Lenz noted Oxford firefighters are “really quick” and “highly-trained” when it comes to responding to medical calls.
That being said, both Lenz and Patterson would still like to have quick access to a local hospital 24-7.
“If I could carry around an emergency room doctor in my back pocket everywhere I go on this job, that would be awesome,” Lenz said. “Obviously, they don’t fit in my pocket, but I wish they (were) in our community and were more readily available to us.”
“It gives you another option,” Patterson said.
Solwold indicated having a hospital in the community would be a big help whenever one of his officers has to get blood drawn from a driver suspected of alcohol or drug use.
Most of the time, the Oxford Fire Department can handle taking the sample, but whenever a suspect is “uncooperative” or “combative,” Solwold said they go to McLaren Oakland in Pontiac to have it done.
The chief noted this happens “at best, maybe a couple times a month, if that.”
“It’s not that often, honestly,” Solwold said.
Granted, village officers must travel to Pontiac anyway after these types of arrests so the suspect can be lodged in the county jail, but Solwold said having to go to the hospital, too, and wait for someone there to take a blood sample adds time to the trip.
On a personal note, Solwold said if he was having a medical situation, he would “like to go to the closest hospital” and he would prefer it if that hospital was “across the street, instead of (in) Lapeer or Rochester or Pontiac.”

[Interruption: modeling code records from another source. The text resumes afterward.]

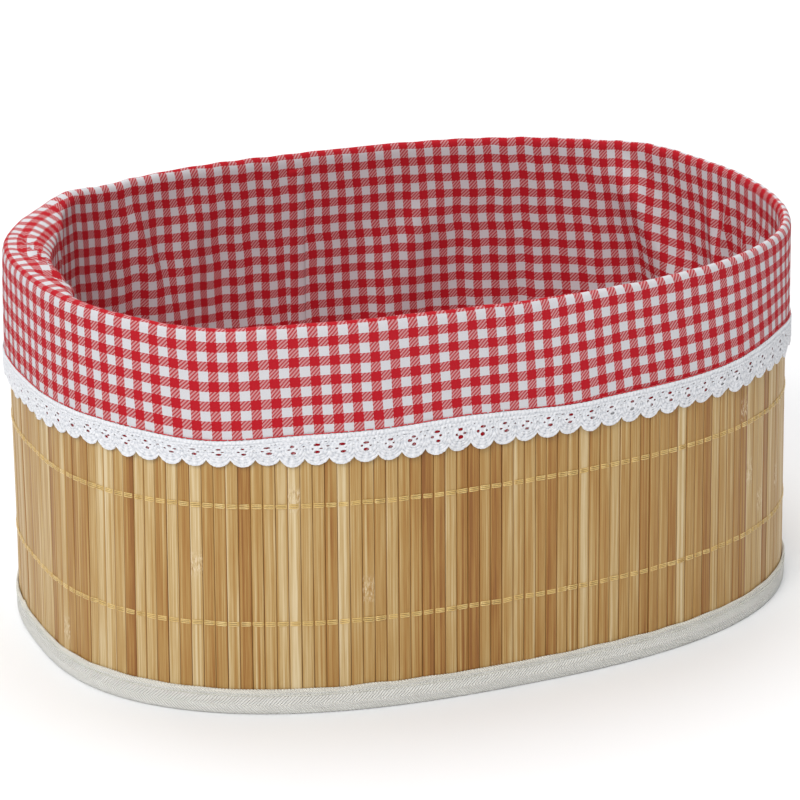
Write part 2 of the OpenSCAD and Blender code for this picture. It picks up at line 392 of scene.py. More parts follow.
# Base colours, linear, from a shade's low end to its high end.
BAMBOO_TONES = (
    (0.0, (0.23, 0.085, 0.013)), (0.2, (0.32, 0.147, 0.028)), (0.45, (0.395, 0.226, 0.063)),
    (0.7, (0.485, 0.325, 0.13)), (1.0, (0.64, 0.51, 0.3)))
BAMBOO_EDGE, NODE_FRAY, NODE_SPECK = (0.25, 0.11, 0.03, 1), (0.72, 0.6, 0.42, 1), (0.27, 0.12, 0.04, 1)
GOLD_TONES = ((0.2, (0.42, 0.24, 0.05)), (0.5, (0.66, 0.45, 0.14)), (0.8, (0.86, 0.66, 0.28)))
TAPE_TONES = ((0.15, (0.78, 0.765, 0.69)), (0.5, (0.92, 0.91, 0.85)), (0.85, (0.97, 0.965, 0.93)))
# the selvedge colour also carries a painted highlight on the tape's upper edge
SELVEDGE_AND_HIGHLIGHT = (0.94, 0.9, 0.78, 1)
# the lace's darker tones are painted shade in the grooves between its yarns
LACE_GROOVE_SHADED_TONES = ((0.15, (0.43, 0.45, 0.5)), (0.42, (0.67, 0.685, 0.72)), (0.8, (0.82, 0.825, 0.85)))
WIRE_TONES = ((0.3, (0.42, 0.42, 0.42)), (0.7, (0.6, 0.6, 0.59)))
TAPE_THREAD_TONES = ((0.3, (0.55, 0.54, 0.46)), (0.7, (0.74, 0.73, 0.66)))
RED_THREAD_TONES = ((0.3, (0.5, 0.012, 0.02)), (0.7, (0.72, 0.04, 0.05)))
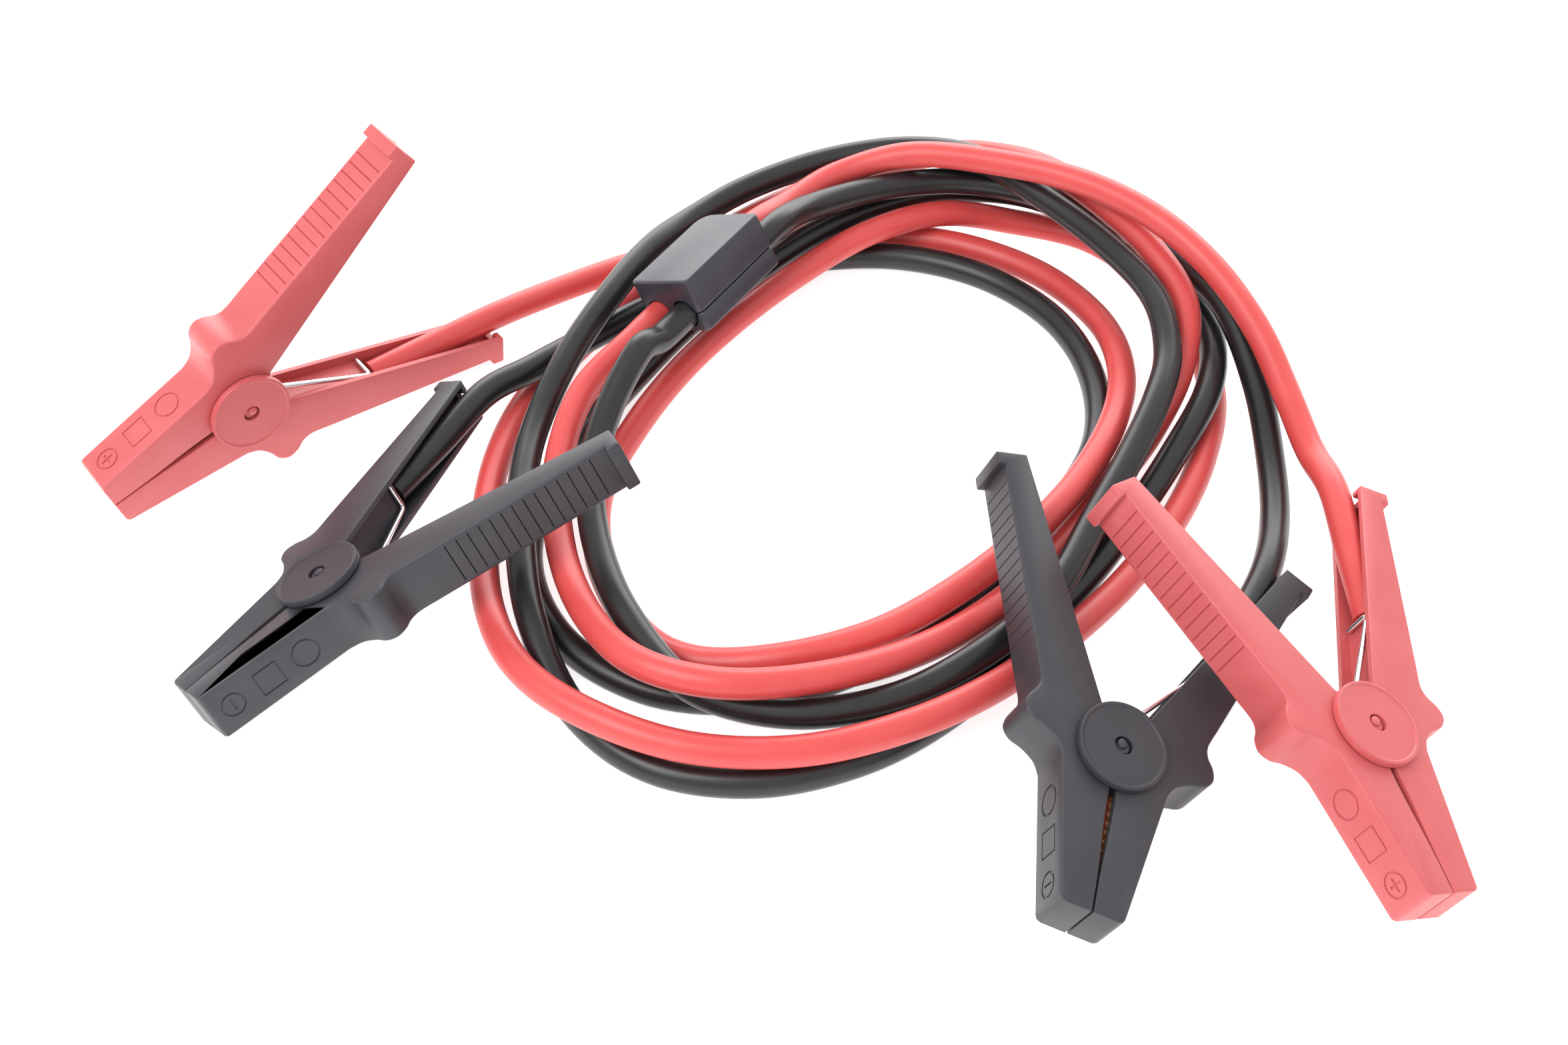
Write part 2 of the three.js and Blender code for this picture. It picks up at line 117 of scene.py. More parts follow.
# Places: centre, then turns about Z, Y and X in degrees
BOX_PLACE = ((-0.0115, 0.118, 0.038), (-36.6, -26.2, 4))
CLAMP_PLACES = {
    "red_left": ((-0.1703, 0.0576, 0.0326), (-142, 15, 89.1)),
    "black_left": ((-0.1263, -0.0237, 0.0204), (-133.8, 9.6, 23.3)),
    "black_right": ((0.1116, -0.0885, 0.0203), (-103.8, 5.6, 158.4)),
    "red_right": ((0.1863, -0.0818, 0.0211), (-74.1, 10.6, 158.5)),
}

# Camera
CAMERA_TARGET = Vector((0.0165, 0.029, 0))
CAMERA_ELEVATION = 46
CAMERA_DISTANCE = 0.686
FOCAL_LENGTH_MM = 45.9

# Cable routes between the clamps and the box
RED_TO_BOX = [
    (-0.0685, 0.14, 0.0115), (-0.0435, 0.159, 0.008), (-0.014, 0.1745, 0.006), (0.02, 0.1815, 0.006),
    (0.054, 0.181, 0.006), (0.087, 0.1735, 0.006), (0.1155, 0.1545, 0.007), (0.134, 0.1255, 0.009),
    (0.138, 0.093, 0.0135), (0.131, 0.0605, 0.018), (0.1155, 0.0295, 0.0195), (0.095, 0.003, 0.0195),
    (0.0715, -0.019, 0.0185), (0.046, -0.0365, 0.018), (0.0165, -0.045, 0.016), (-0.0115, -0.042, 0.011),
    (-0.0305, -0.0255, 0.0065), (-0.044, 0.003, 0.006), (-0.047, 0.0365, 0.006), (-0.037, 0.0685, 0.006),
    (-0.022, 0.097, 0.008), (-0.003, 0.1215, 0.011), (0.0205, 0.144, 0.015), (0.048, 0.165, 0.0185),
    (0.077, 0.1805, 0.0165), (0.1065, 0.186, 0.0085), (0.1365, 0.1775, 0.006), (0.1575, 0.1515, 0.006),
    (0.169, 0.12, 0.006), (0.171, 0.086, 0.006), (0.1625, 0.0535, 0.006), (0.1475, 0.0225, 0.006),
    (0.1275, -0.007, 0.008), (0.105, -0.033, 0.011), (0.082, -0.0555, 0.015), (0.054, -0.073, 0.0175),
    (0.0215, -0.0825, 0.0175), (-0.0125, -0.0815, 0.018), (-0.043, -0.07, 0.0195), (-0.0655, -0.05, 0.0175),
    (-0.0785, -0.02, 0.0125), (-0.084, 0.0165, 0.009), (-0.0835, 0.052, 0.007), (-0.076, 0.0845, 0.006),
    (-0.06, 0.113, 0.006), (-0.0395, 0.1385, 0.0095), (-0.0185, 0.1595, 0.014), (0.0045, 0.178, 0.017),
    (0.0255, 0.1945, 0.0165), (0.052, 0.2065, 0.0195), (0.0815, 0.208, 0.0255), (0.103, 0.1965, 0.032),
    (0.119, 0.178, 0.0385), (0.137, 0.156, 0.038), (0.152, 0.1335, 0.035), (0.1615, 0.1105, 0.0285),
    (0.1575, 0.086, 0.0195), (0.144, 0.0605, 0.012), (0.1265, 0.035, 0.01), (0.108, 0.0075, 0.0105),
    (0.087, -0.0185, 0.0125), (0.061, -0.0415, 0.017), (0.0305, -0.058, 0.023), (-0.001, -0.0645, 0.027),
    (-0.0275, -0.0555, 0.026), (-0.0445, -0.033, 0.021), (-0.056, -0.0015, 0.018), (-0.06, 0.0345, 0.02),
    (-0.0535, 0.0675, 0.025),
]
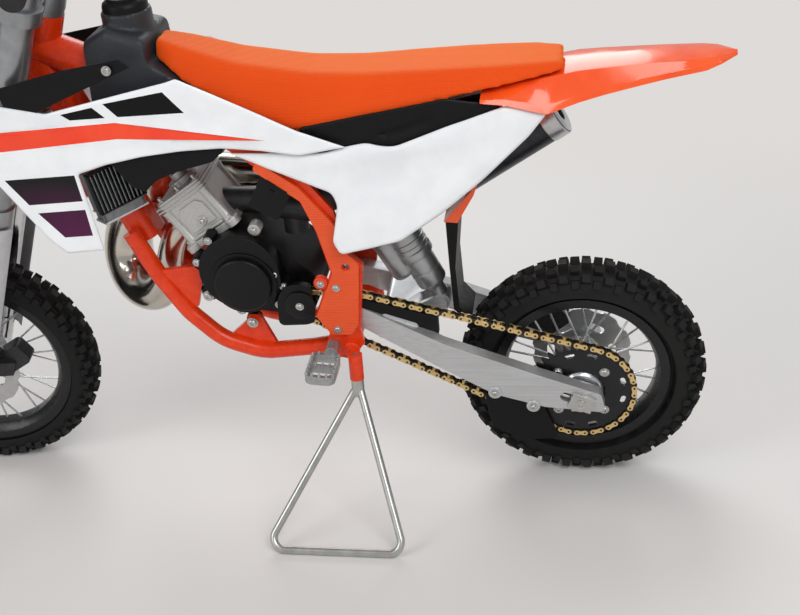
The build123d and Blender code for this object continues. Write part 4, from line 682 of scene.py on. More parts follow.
PANEL_LOW, PANEL_TILT, PANEL_INSET = 440.0, 0.08, 3.2
PANEL_PLAN = [(20, 82), (80, 92), (160, 104), (260, 110), (360, 110), (500, 106)]
PANEL_TOP = [
    (492, 618), (354, 617), (316, 626), (291, 630), (270, 625), (251, 624), (178, 648), (98, 670), (43, 654),
]
LEFT_FOOT = [(68, 624), (134, 566), (192, 521), (255, 480), (344, 460), (354, 480), (341, 537), (348, 556)]
RIGHT_FOOT = [(66, 634), (110, 628), (170, 586), (254, 532), (322, 510), (348, 556)]
PANEL_ROLL = (6.0, 3.2)


def side_surface(x, z):
    """The side panel's outer face: a shelf under its top, and a hollow above its foot."""
    flank = smooth_plan(PANEL_PLAN, x) - PANEL_TILT * (z - PANEL_LOW)
    shelf = 2.7 * ridge(x, z, (430, 596), (80, 644), 13)
    fold = 1.92 * ridge(x, z, (250, 490), (90, 632), 12)
    hollow = 3.0 * ridge(x, z, (330, 560), (200, 590), 22)
    return flank - PANEL_INSET + shelf + fold - hollow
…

“I want the closest available doctor to start working on me,” the chief said. “I’m pretty sure other folks would probably feel the same way.”
As a parent and area resident, Patterson said he “definitely would want someplace close” if one of his children needed emergency care.
“A lot of these (existing) hospitals are quite far away,” he said. “What parent is going to want to drive farther to get their child (medical) care?”